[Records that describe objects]

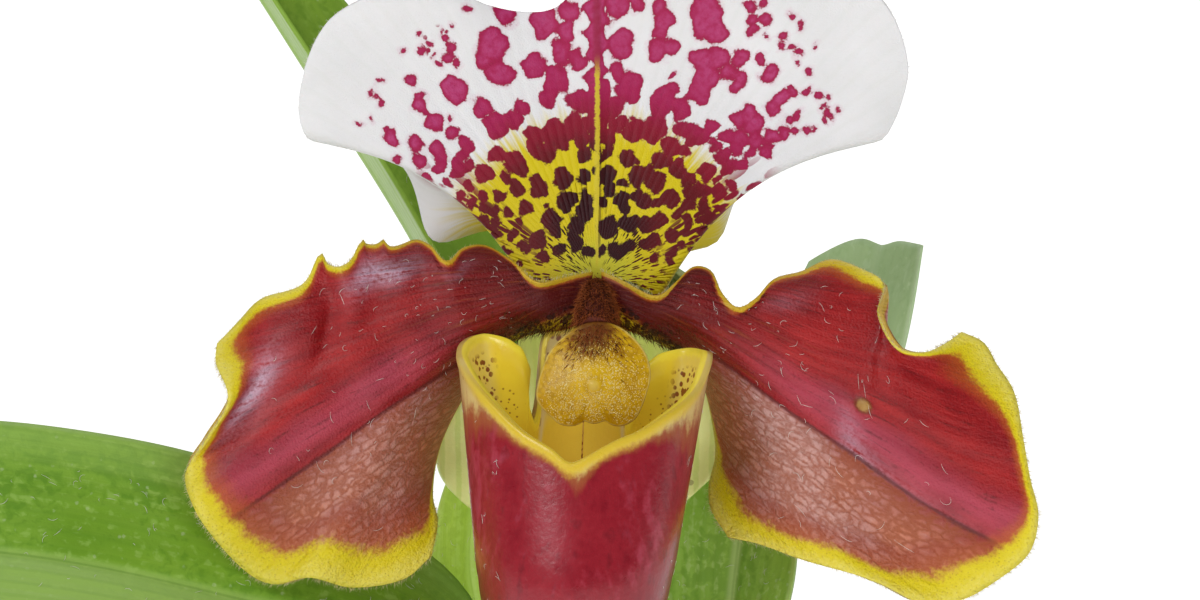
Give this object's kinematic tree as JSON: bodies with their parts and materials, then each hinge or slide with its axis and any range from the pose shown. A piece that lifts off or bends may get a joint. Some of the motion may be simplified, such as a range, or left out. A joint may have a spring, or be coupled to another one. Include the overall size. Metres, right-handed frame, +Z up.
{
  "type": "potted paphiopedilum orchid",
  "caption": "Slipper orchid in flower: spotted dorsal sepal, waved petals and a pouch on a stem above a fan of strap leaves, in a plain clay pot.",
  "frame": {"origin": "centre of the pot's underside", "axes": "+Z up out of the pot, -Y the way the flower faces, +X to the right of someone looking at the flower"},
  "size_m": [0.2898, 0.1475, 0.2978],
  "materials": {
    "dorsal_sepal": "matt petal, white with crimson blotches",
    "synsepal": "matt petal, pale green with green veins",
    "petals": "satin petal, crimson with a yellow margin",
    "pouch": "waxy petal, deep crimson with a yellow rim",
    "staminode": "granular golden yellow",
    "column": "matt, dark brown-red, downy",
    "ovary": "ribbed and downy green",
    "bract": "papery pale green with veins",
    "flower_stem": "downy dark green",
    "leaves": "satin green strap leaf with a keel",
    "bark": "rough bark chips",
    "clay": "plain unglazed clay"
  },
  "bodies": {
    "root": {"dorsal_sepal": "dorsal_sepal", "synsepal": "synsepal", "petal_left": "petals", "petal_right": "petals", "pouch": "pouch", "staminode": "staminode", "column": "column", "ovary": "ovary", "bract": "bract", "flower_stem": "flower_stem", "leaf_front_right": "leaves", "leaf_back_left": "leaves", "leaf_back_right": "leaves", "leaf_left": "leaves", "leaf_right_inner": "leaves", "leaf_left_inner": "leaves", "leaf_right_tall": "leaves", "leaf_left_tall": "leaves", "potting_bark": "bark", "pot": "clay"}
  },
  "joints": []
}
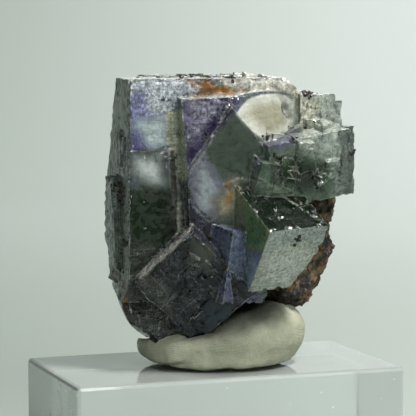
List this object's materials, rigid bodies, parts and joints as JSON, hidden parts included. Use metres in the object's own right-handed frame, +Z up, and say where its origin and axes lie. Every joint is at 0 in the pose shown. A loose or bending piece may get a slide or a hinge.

### Goal:
Write all of the records out again exactly.

### Completed task:
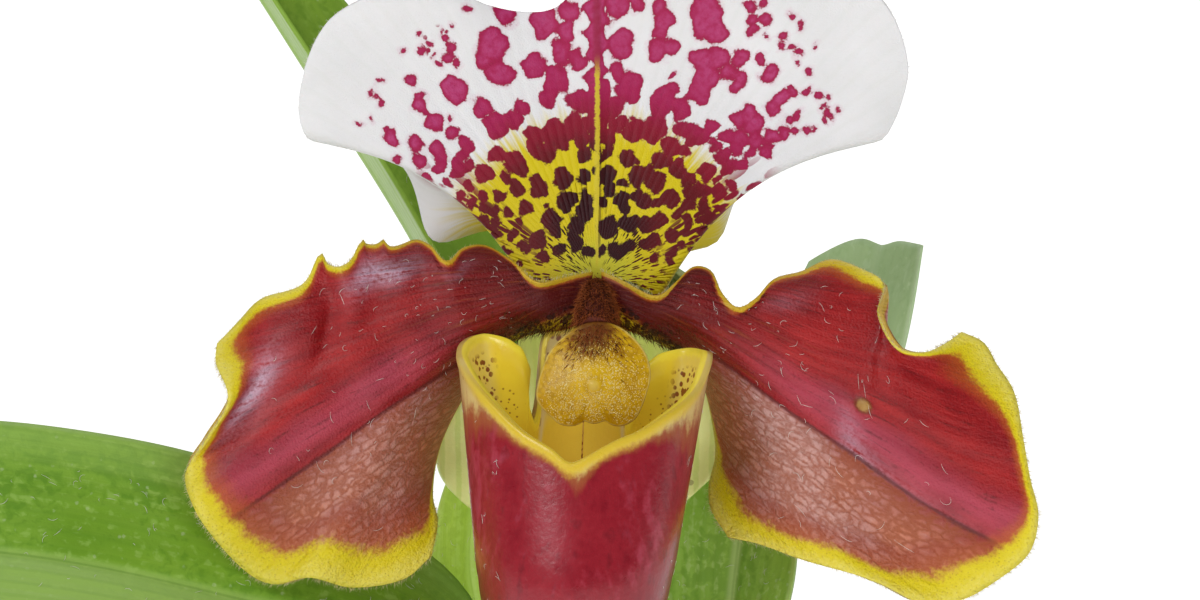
Give this object's kinematic tree as JSON: bodies with their parts and materials, then each hinge or slide with its axis and any range from the pose shown. A piece that lifts off or bends may get a joint. Some of the motion may be simplified, such as a range, or left out. A joint may have a spring, or be coupled to another one. Include the overall size. Metres, right-handed frame, +Z up.
{
  "type": "potted paphiopedilum orchid",
  "caption": "Slipper orchid in flower: spotted dorsal sepal, waved petals and a pouch on a stem above a fan of strap leaves, in a plain clay pot.",
  "frame": {"origin": "centre of the pot's underside", "axes": "+Z up out of the pot, -Y the way the flower faces, +X to the right of someone looking at the flower"},
  "size_m": [0.2898, 0.1475, 0.2978],
  "materials": {
    "dorsal_sepal": "matt petal, white with crimson blotches",
    "synsepal": "matt petal, pale green with green veins",
    "petals": "satin petal, crimson with a yellow margin",
    "pouch": "waxy petal, deep crimson with a yellow rim",
    "staminode": "granular golden yellow",
    "column": "matt, dark brown-red, downy",
    "ovary": "ribbed and downy green",
    "bract": "papery pale green with veins",
    "flower_stem": "downy dark green",
    "leaves": "satin green strap leaf with a keel",
    "bark": "rough bark chips",
    "clay": "plain unglazed clay"
  },
  "bodies": {
    "root": {"dorsal_sepal": "dorsal_sepal", "synsepal": "synsepal", "petal_left": "petals", "petal_right": "petals", "pouch": "pouch", "staminode": "staminode", "column": "column", "ovary": "ovary", "bract": "bract", "flower_stem": "flower_stem", "leaf_front_right": "leaves", "leaf_back_left": "leaves", "leaf_back_right": "leaves", "leaf_left": "leaves", "leaf_right_inner": "leaves", "leaf_left_inner": "leaves", "leaf_right_tall": "leaves", "leaf_left_tall": "leaves", "potting_bark": "bark", "pot": "clay"}
  },
  "joints": []
}
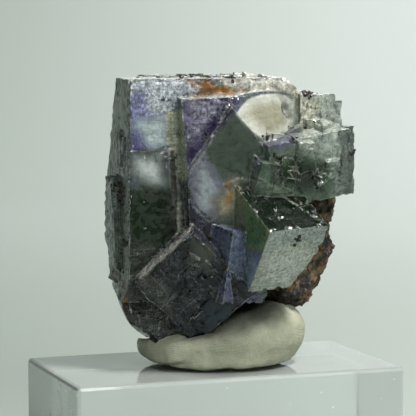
List this object's materials, rigid bodies, parts and joints as JSON, hidden parts included. Use metres in the object's own right-handed frame, +Z up, and say where its origin and axes lie. Every joint is at 0 in the pose shown. A loose or bending piece may get a slide or a hinge.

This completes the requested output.